In the event of a potential fault, defect or incident, it was essential to be able to trace which components made up each assembly, how they had been assembled, and the relationships between the parts. Blockchain traceability made it possible to explore a more auditable and less tamper-proof layer of record-keeping along the assembly line.
Manufacturing an innovative vehicle involves coordinating materials, people, tasks, workstations and interdependencies between processes. The challenge lay in supporting decision-making regarding which tasks to prioritise, identifying bottlenecks and anticipating whether production deadlines were achievable or whether there was a risk of delays.
A blockchain infrastructure was developed to record information on parts, components and assemblies used during the vehicle’s manufacture. This layer enabled the maintenance of an auditable history of the relationships between components, facilitating traceability along the assembly line and providing a more robust basis for analysing incidents, maintenance issues or potential defects detected during the product’s lifecycle.
The solution incorporated a classical artificial intelligence model designed to support task planning and prioritisation within the manufacturing process. Based on information regarding available materials, human resources, dependencies between activities and production status, the system was able to recommend more efficient work sequences, helping to anticipate bottlenecks and assess the feasibility of planned deadlines.

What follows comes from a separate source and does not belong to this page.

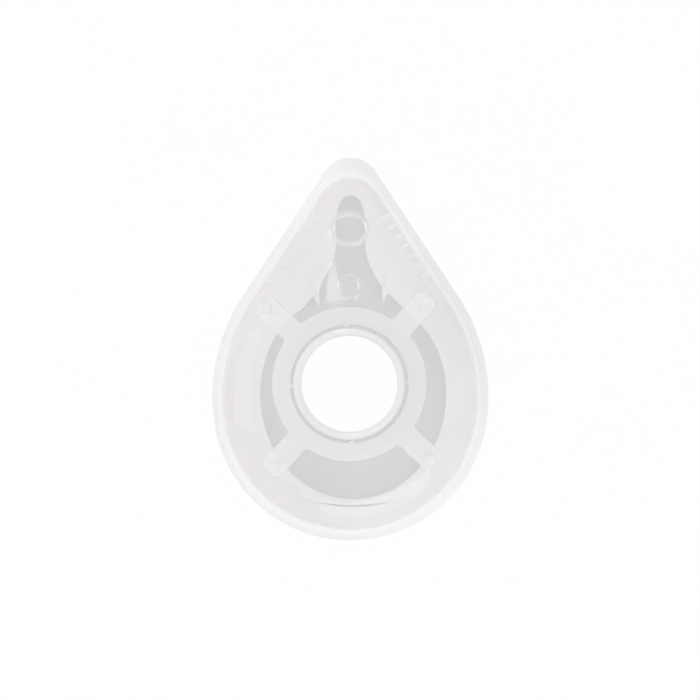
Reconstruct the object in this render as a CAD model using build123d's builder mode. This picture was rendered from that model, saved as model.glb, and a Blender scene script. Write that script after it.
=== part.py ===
from build123d import *
from math import acos, atan2, cos, hypot, pi, radians, sin
import os

os.makedirs("parts", exist_ok=True)

# An anesthesia face mask: a clear dome with a 22 mm port, a soft face cuff and a strap hook ring.
# It lies cuff down: the floor is Z = 0, the nose end points to +Y and the port opens to +Z.

# Outline of the cuff, seen from above
mask_length = 89.8
mask_half_width = 32.4
nose_radius = 7.1
cheek_fullness = 0.29        # 0 joins chin and nose by a straight flank, 1 by one cheek arc
cheek_rise = 1.5             # centre of the cheek arc above the centre of the chin arc

# Heights
rim_height = 19.0            # top edge of the cuff, where the dome leaves it
shoulder_height = 28.5       # flat shoulder round the port, which carries the hook ring
port_height = 47.5           # mouth of the port

# Dome
dome_wall = 1.0
rim_band_nose = 5.2          # width of cuff that shows outside the dome, at the nose
rim_band_side = 2.9          # the same at the cheeks and the chin
rim_nose_radius = 7.7
shoulder_margin = 1.85       # from the hook ring's edge to the edge of the flat shoulder
foot_depth = 2.6             # length of the dome's foot inside the cuff

# Port, a female cone with a parallel land below its mouth
port_offset = 8.2            # from the middle of the mask towards the chin
port_bore_radius = 11.0
port_mouth_radius = 11.2
port_land = 14.0             # length of the parallel land
port_base_wall = 1.85        # at the shoulder
port_lip_wall = 1.25         # at the mouth
port_lip_chamfer = 0.35

# Oval ring moulded on the nose ridge
oval_height = 0.35
oval_inset = 16.5            # from the nose end to the ring's centre
oval_half_width = 4.8
oval_half_length = 4.1
oval_band = 0.9

# Cuff
cuff_wall = 1.3
cuff_widest = 5.6            # height at which the cuff is as wide as its outline
cuff_roll = 4.5              # radius of the roll that meets the face
contact_band = 0.8           # flat width of the roll that the mask rests on
seat_gap = 0.1               # between the dome's foot and the cuff's socket
collar_land = 0.5            # flat top of the collar outside the dome
membrane_rise = 3.0          # how far the face membrane arches up behind the roll
membrane_wall = 1.2
membrane_inset = 9.0         # from the outline to the flat of the membrane
membrane_swell = 0.6         # share of its rise that the membrane has reached halfway in
membrane_nose_radius = 0.8
membrane_nose_inset = 10.0   # from the nose end of the mask to the flat of the membrane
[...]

A monitoring dashboard was designed to display relevant information on the operation of the autonomous vehicle during testing and validation. The interface allowed operational data to be consolidated into a single point of reference, making it easier to track the system’s performance and supporting the monitoring of tests carried out in simulation and closed-loop environments.
The various layers developed complemented the work carried out by the other members of the consortium, providing auditability, optimisation and monitoring capabilities for a project that combined autonomous driving, hydrogen-powered electrification and operation in a highly demanding airport environment. The result was a digital ecosystem designed to support the technological validation of an innovative solution prior to its potential deployment in real-world scenarios.
The blockchain layer provided a way of recording critical information about the manufacturing process with greater resistance to tampering. Beyond simply storing data, the value lay in being able to reconstruct relationships between components and assemblies when it was necessary to analyse an incident, inspect a specific part or justify decisions within a complex industrial process.
The optimisation model helped to prioritise manufacturing tasks by taking into account the availability of materials, human resources, workstations, dependencies and target dates. Rather than simply automating an isolated decision, the solution aimed to support production planning and anticipate bottlenecks, delays or unfeasible scenarios before they impacted the vehicle’s development.
The monitoring dashboard enabled the display of relevant information during autonomous driving tests, facilitating the functional monitoring of the vehicle in simulated and closed-circuit environments. As this was an MVP, the priority was to present operational data in a clear and useful way for validation purposes, rather than to build a visually polished interface.
The project combined real-world development, simulation and testing in a controlled environment to advance the validation of a highly innovative solution. The physical vehicle was tested on a closed circuit, whilst other capabilities were evaluated using a simulator and real-world data from an airport environment, maintaining a clear distinction between what had been demonstrated, what had been simulated and what was still pending operational validation.
My role focused on coordinating and overseeing the delivery of the digital components assigned to Izertis within the consortium, aligning functional requirements, technical progress and dependencies with other project members. I worked on functional analysis, documentation, the roadmap, preparing demos and functional QA for the developments, as well as the functional design of an MVP dashboard for monitoring autonomous driving. My role combined management, product vision and functional validation within an R&D context characterised by high technical uncertainty and multiple stakeholders.
The project resulted in a tangible development within an R&D pilot, combining a physical vehicle tested on a closed circuit, simulator-based validations, the use of real-world data from the airport environment, and various digital layers focused on traceability, optimisation and monitoring. On the part undertaken by Izertis, work was carried out on a blockchain traceability backend for parts and assemblies, a production optimisation model, the functional integration of these capabilities and an MVP monitoring dashboard. Although the solution was not tested in real-world operation within an airport, it enabled progress to be made in the technical validation of the concept and allowed us to distinguish which parts had been developed, simulated or were pending validation in an operational environment.
This project reinforced what I had learnt about managing digital products and development within complex R&D projects, particularly when several members of a consortium are involved, each with different responsibilities, timelines and interests. It helped me to cope better with uncertainty, to coordinate dependencies between physical, software, AI and blockchain layers, and to maintain clear communication regarding what had been developed, what had been validated and what was still at the exploratory stage. It was also an important lesson in patience, coordination and realism when it comes to turning technological innovation into a viable use case.
I support digital projects in highly uncertain environments, helping to clarify requirements, coordinate teams, validate solutions and turn emerging technologies into clearer, more useful and demonstrable experiences.